Disadvantages of DeFI loans over traditional loans

The biggest drawback involved in DeFi lending and borrowing for the is an unstated risk, as noted on June 20, 2020 by Vitalik Buterin, the founder of Ethereum.

This is because it operates differently from a fixed-term loan. Instead, technology like Compound is always varying the rate of interest. Even with the understood promise of implied continuity, there is enough variance to point out when comparing DeFi loans to traditional fixed-income investing.

According to David Siemer, CEO of Wave Financial Group “the risks of DeFi lending at any level are rather high, and the returns uncertain…[risks are] increased by the leverage permitted by smart contract implementations, and the returns are made even more uncertain by their dependence on the volatile price of token rewards.”

Keeping all that in mind it’s important to not be blinded by the hype and do your own research if you plan to either lend or borrow on the blockchain system. With the example of Aave and RealT as mentioned above, for instance, the risk is high as a bug in the smart contract or a hack could result as someone losing their home.

Launching your own DeFi lending and borrow platform in 2021

If you’re willing to stand out in the lending and borrowing space and innovate, the money legos world of Ethereum could be the key. If you don’t have the full team in-house to build and launch your own DeFi project yet, you can bring in a DeFi blockchain development agency to help you figure out how to tokenise your services or chosen industry.
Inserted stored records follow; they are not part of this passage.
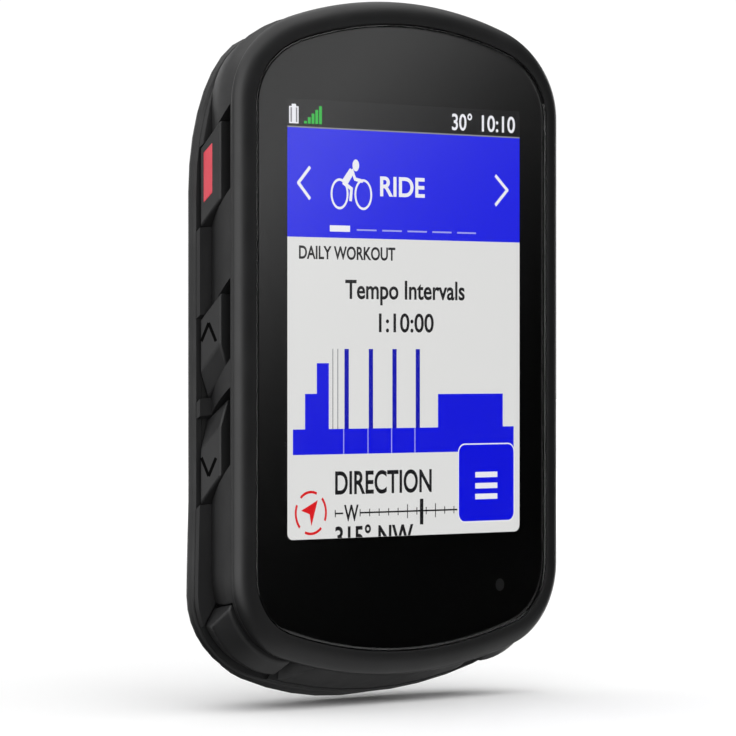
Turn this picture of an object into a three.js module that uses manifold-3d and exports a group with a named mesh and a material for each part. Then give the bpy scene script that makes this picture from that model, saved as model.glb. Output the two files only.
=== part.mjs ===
// Handlebar cycling computer with a touch display, in millimetres. +Z is up and the screen faces -Y.
// The origin is the centre of the flat rear face of the quarter-turn mount insert.
// Depths in this file are measured from the front of the bezel towards the mount.
import * as THREE from "three";
import { mergeVertices } from "three/addons/utils/BufferGeometryUtils.js";
import { ConvexGeometry } from "three/addons/geometries/ConvexGeometry.js";
import Module from "manifold-3d";

const wasm = await Module();
wasm.setup();

// ---- Driving dimensions ----
const DEPTH = 19.6; // bezel front to the rear face of the mount insert
const BACK = 17.0; // depth of the flat back
const GAP = 0.1; // between parts that meet face to face

// An outline has arched ends, elliptical corners and straight or flared sides.
const BEZEL = {
  top: { z: 42.75, half: 27.8, arch: 65, rx: 15, rz: 11.5 },
  bottom: { z: -39.2, half: 27.8, arch: 72, rx: 10.7, rz: 10.5 },
};
const RIM = {
  top: { z: 40.5, half: 28.6, arch: 70, rx: 10.5, rz: 18.8 },
  bottom: { z: -41.75, half: 28.9, arch: 72, rx: 15, rz: 11 },
};
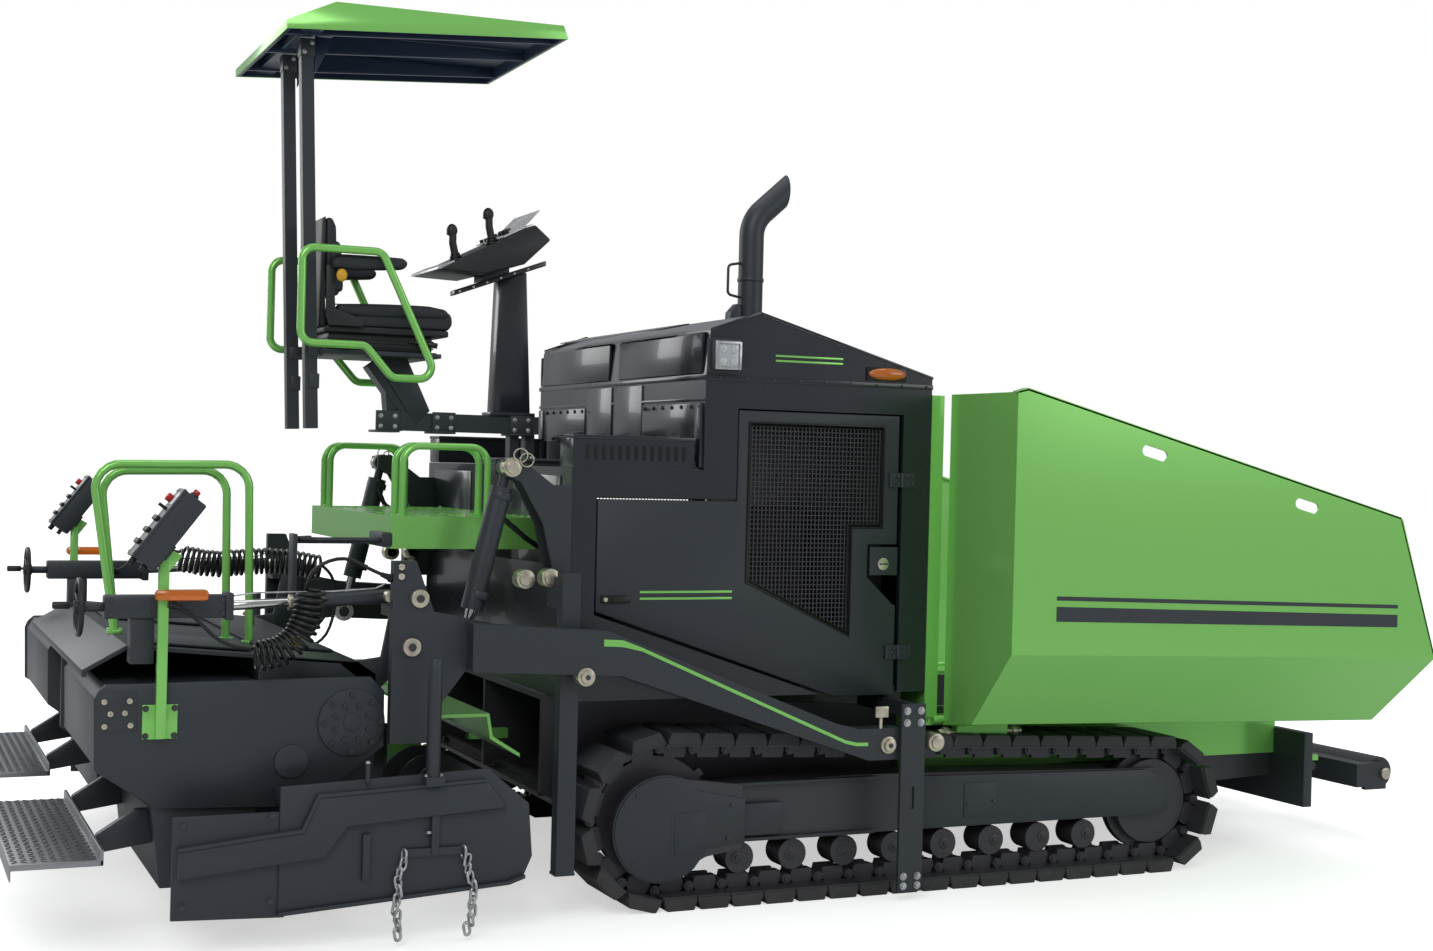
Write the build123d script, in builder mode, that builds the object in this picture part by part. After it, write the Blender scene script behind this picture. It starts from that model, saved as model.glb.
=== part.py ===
"""Tracked asphalt paver, in millimetres.

X runs forward to the hopper, Y to the left of the machine, Z up.
The origin is on the ground, on the machine's centre line.
"""

import os
from math import atan2, ceil, cos, degrees, hypot, pi, radians, sin

from build123d import *

os.makedirs("parts", exist_ok=True)

# side name, sign of Y
SIDES = (("right", -1), ("left", 1))

# ---------------------------------------------------------------- driving dimensions
# crawler tracks
track_y = 1000.0                # middle of each track
shoe_width = 300.0
shoe_depth = 50.0               # plate and pad together
shoe_plate = 14.0
link_pitch = 154.0
pin_line_height = 75.0          # chain pins above the ground
sprocket_x, sprocket_z = -745.0, 350.0
idler_x, idler_z = 1635.0, 300.0
rail_gap = 50.0                 # between the two link rails
rail_thick = 22.0
rail_depth = 35.0               # rails reach this far inside the pin line
roller_radius = 62.0
roller_count = 8

# tractor frame
frame_half = 760.0              # outer face of the chassis side plates
frame_thick = 25.0
frame_rear, frame_front = -1130.0, 2558.0
frame_top = 812.0
tunnel_floor, tunnel_roof = 420.0, 790.0

# engine housing
house_half = 1000.0
house_rear, house_front = -1116.0, 490.0
deck_z = 1722.0
hood_rear, hood_top = -557.0, 2098.0
wall = 25.0
door_gap = 6.0
door_thick = 28.0
door_hinge_x, door_hinge_y = 350.0, 1011.0
ridge_x, ridge_z = -325.0, 2359.0
eave_z = 2283.0

# hopper
wing_y = 1560.0                 # outer wall of an open wing
wing_rear, wing_front = 552.0, 2570.0
wing_top_rear, wing_top_front = 2076.0, 1587.0
wing_hinge_y, wing_hinge_z = 1020.0, 690.0
wing_skin = 10.0

# levelling arms
arm_outer = 1250.0
arm_thick = 80.0
tow_x, tow_z = 177.0, 632.0

# screed
screed_half = 1000.0
screed_rear, screed_front = -2905.0, -1850.0
left_out = 650.0                # the left extension stands this far out
guide_x = -2350.0
guide_z = (620.0, 800.0)
guide_radius = 45.0

# operator's station
station_y = -150.0
canopy_half = 540.0

# ---------------------------------------------------------------- shared forms


def side_plane(y):
    """Drawing plane of the side view: X forward, Z up."""
    return Plane(origin=(0, y, 0), x_dir=(1, 0, 0), z_dir=(0, -1, 0))


def cross_plane(x):
    """Drawing plane of the front view: Y to the left, Z up."""
    return Plane(origin=(x, 0, 0), x_dir=(0, 1, 0), z_dir=(1, 0, 0))


def side_slab(points, y, thick, mode=Mode.ADD):
    """A plate cut to a side-view outline, its middle at y."""
    with BuildSketch(side_plane(y)) as outline:
        with BuildLine():
            Polyline(*points, close=True)
        make_face()
    extrude(outline.sketch, amount=thick / 2, both=True, mode=mode)


def cross_slab(points, x, thick, mode=Mode.ADD):
    """A plate cut to a front-view outline, its middle at x."""
    with BuildSketch(cross_plane(x)) as outline:
        with BuildLine():
            Polyline(*points, close=True)
        make_face()
    extrude(outline.sketch, amount=thick / 2, both=True, mode=mode)


def block(x, y, z, mode=Mode.ADD):
    """A box from its low and high X, Y and Z; Y may be given high to low."""
    low, high = min(y), max(y)
    with Locations(((x[0] + x[1]) / 2, (low + high) / 2, (z[0] + z[1]) / 2)):
        Box(x[1] - x[0], high - low, z[1] - z[0], mode=mode)


def round_bar(start, end, radius, mode=Mode.ADD):
    """A round bar between two points."""
    way = Vector(*end) - Vector(*start)
    with BuildSketch(Plane(origin=start, z_dir=way)) as section:
        Circle(radius)
    extrude(section.sketch, amount=way.length, mode=mode)


def square_bar(start, end, width, height, mode=Mode.ADD):
    """A square bar between two points of one side view; width is across it."""
    way = Vector(*end) - Vector(*start)
    with BuildSketch(Plane(origin=start, x_dir=(0, 1, 0), z_dir=way)) as section:
        Rectangle(width, height)
    extrude(section.sketch, amount=way.length, mode=mode)


def bent_tube(points, bend, radius):
    """A round tube along straight runs joined by bends."""
    with BuildLine() as path:
        FilletPolyline(*points, radius=bend)
    with BuildSketch(Plane(origin=path.line @ 0, z_dir=path.line % 0)) as section:
        Circle(radius)
    sweep(section.sketch, path=path.line)


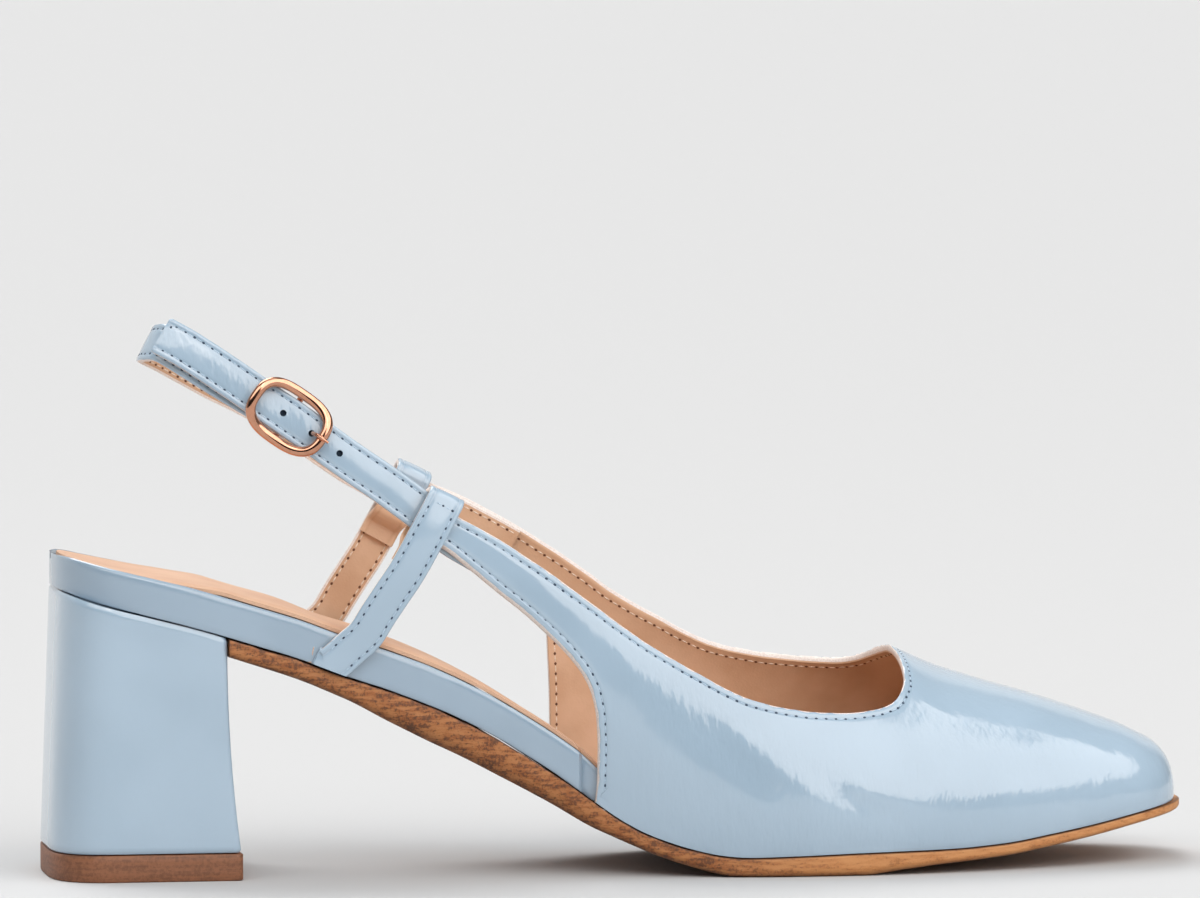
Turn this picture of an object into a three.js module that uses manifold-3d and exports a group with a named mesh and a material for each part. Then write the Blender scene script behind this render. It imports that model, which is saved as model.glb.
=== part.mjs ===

What’s next for DeFi credit trading?

Regardless of the risks, It’s almost inevitable that in the next few years, the old school trading world will be sucked into DeFi more and more, and banks may borrow some mechanisms that the DeFi space has to offer in terms of more transparent lending, borrowing and especially collateralized loans. As the ecosystem of “money legos” continues to stack on top of the Ethereum blockchain, compounding the value of the individual technologies, we predict that traditional “brick and mortar” banks will start to wake up and attempt to grapple with this amazing shift in the dynamics involved in lending and borrowing. In the meantime, our team will be involved in building the future of DeFi trading apps.